As a side note, only "unsupported" x87 intrinsics could be disabled. So
XFmode intrinsics should still be activated, because XFmode values are
already in x87 registers and no shuffling penalty should occur. The same
goes for DFmode values in !TARGET_SSE2 case.
I have tried to attack FP compares, but there are quite some problems,
as x87/SSE compares (fcomi/ comis?), x87/SSE cmoves and SSE min/max code
is badly interconnected. It is not possible to just disable FP compares,
because SSE cmove can be converted to FP cmove under some conditions.
This deficiency is shown in a simple example below:
double test (double a, double b) {
double x;
x = (a < b) : x ? 1.0;
return x;
}
When compiled with 'O2 -ffast-math -march=pentium4 -S -mfpmath=sse
-fomit-frame-pointer', we get this:
test:
subl $12, %esp
movsd 16(%esp), %xmm0
fld1
movsd %xmm0, (%esp)
fldl (%esp)
movsd 24(%esp), %xmm1
comisd %xmm0, %xmm1
fcmovbe %st(1), %st
fstp %st(1)
addl $12, %esp
ret
This happens because output register is expected to be st(0) so reload
gets confused. The sse_movdfcc now gets a mixture of registers with
relevant reloads...
(insn:HI 47 53 31 0 (parallel [
(set (reg/v:DF 8 st [orig:58 x ] [58])
(if_then_else:DF (lt (reg/v:DF 21 xmm0 [orig:60 a ] [60])
(reg:DF 22 xmm1))
(reg:DF 9 st(1))
(reg/v:DF 8 st [orig:58 x ] [58])))
(clobber (scratch:DF))
(clobber (reg:CC 17 flags))
]) 484 {sse_movdfcc} (insn_list:REG_DEP_TRUE 6 (nil))
(nil))
Process this pattern with splitters that depend on:
"!SSE_REG_P (operands[0]) && reload_completed"
or
"SSE_REG_P (operands[0]) && reload_completed"

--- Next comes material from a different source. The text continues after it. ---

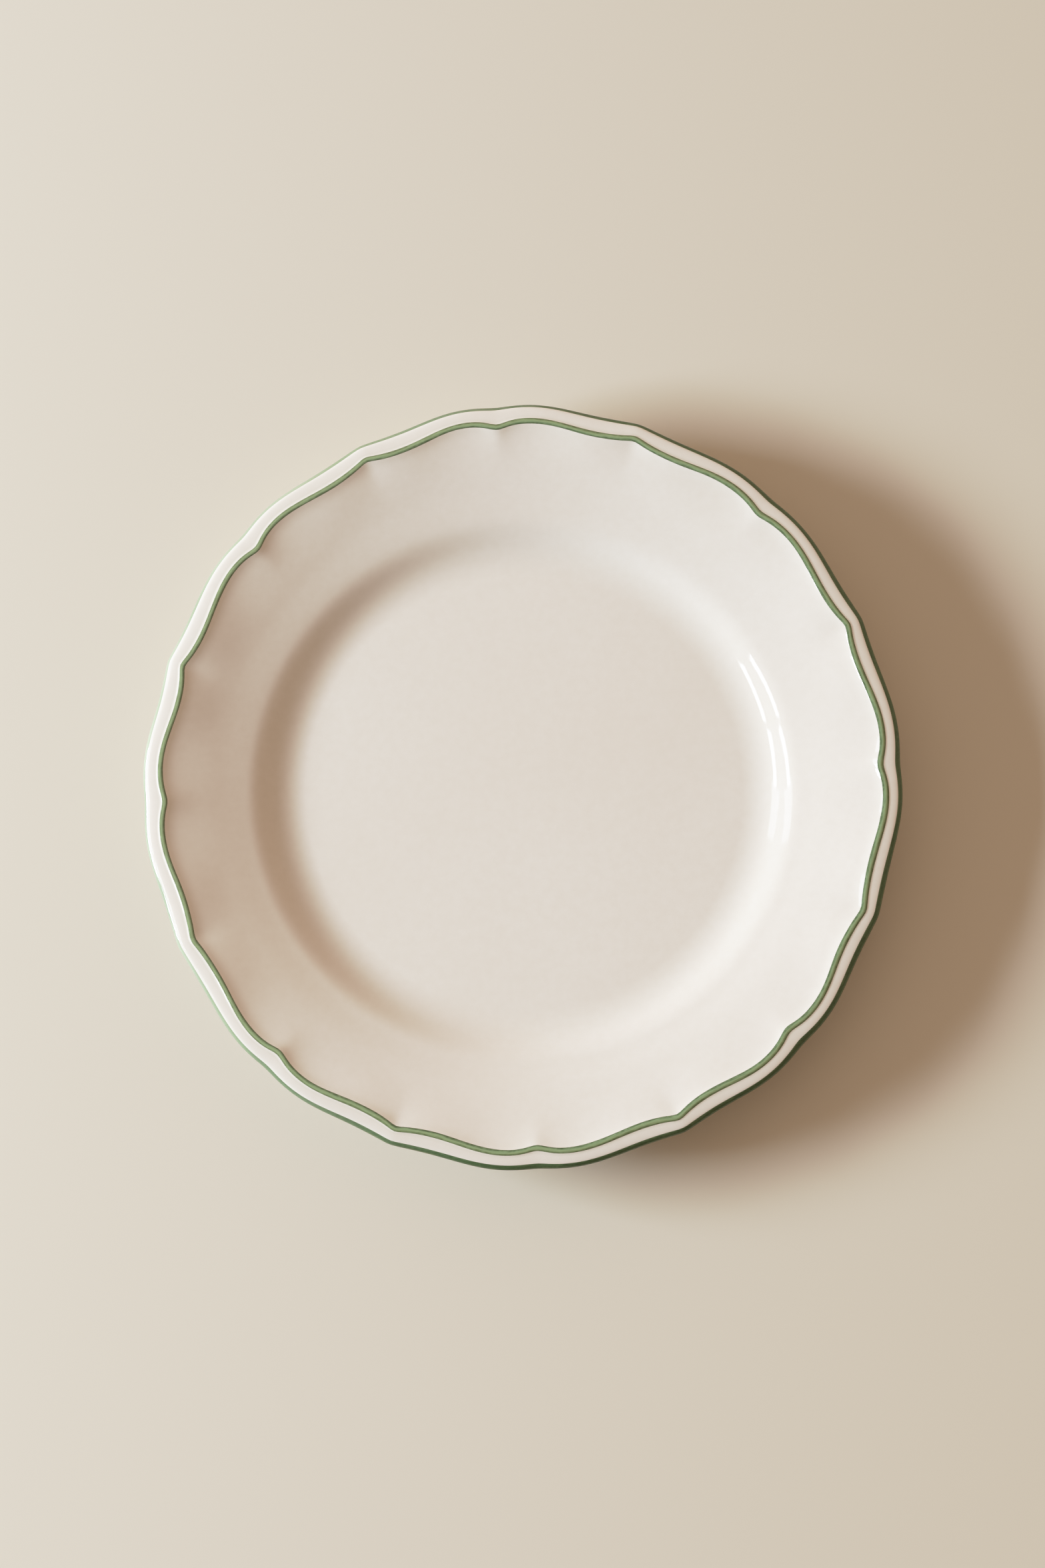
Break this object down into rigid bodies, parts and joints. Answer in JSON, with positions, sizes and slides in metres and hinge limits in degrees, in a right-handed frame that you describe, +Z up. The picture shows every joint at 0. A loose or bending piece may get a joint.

And we got the above ASM code.
Now, let us force output register to SSE register. Adding "return
sqrt(x);" is enough, as x87's fsqrt is disabled by TARGET_SSE_MATH. This
will force reload pass to use SSE register as an output register of SSE
cmove. The resulting asm code is something to show!
test:
subl $12, %esp
movsd 16(%esp), %xmm0
movapd %xmm0, %xmm2
movsd .LC1, %xmm1
cmpltsd 24(%esp), %xmm2
andpd %xmm2, %xmm0
andnpd %xmm1, %xmm2
orpd %xmm2, %xmm0
sqrtsd %xmm0, %xmm0
movsd %xmm0, (%esp)
fldl (%esp)
addl $12, %esp
ret
Well - no additional costly memory moves. Even remaining mem moves could
be eliminated with some kinf of sse_regparm attribute (as it is the
default case with x86_64) and by returning resulting FP value in SSE
register for static functions.
Actually, SSE and x87 code share the same resources. So even when insn
opcodes are different, these instructions fight for the same resources.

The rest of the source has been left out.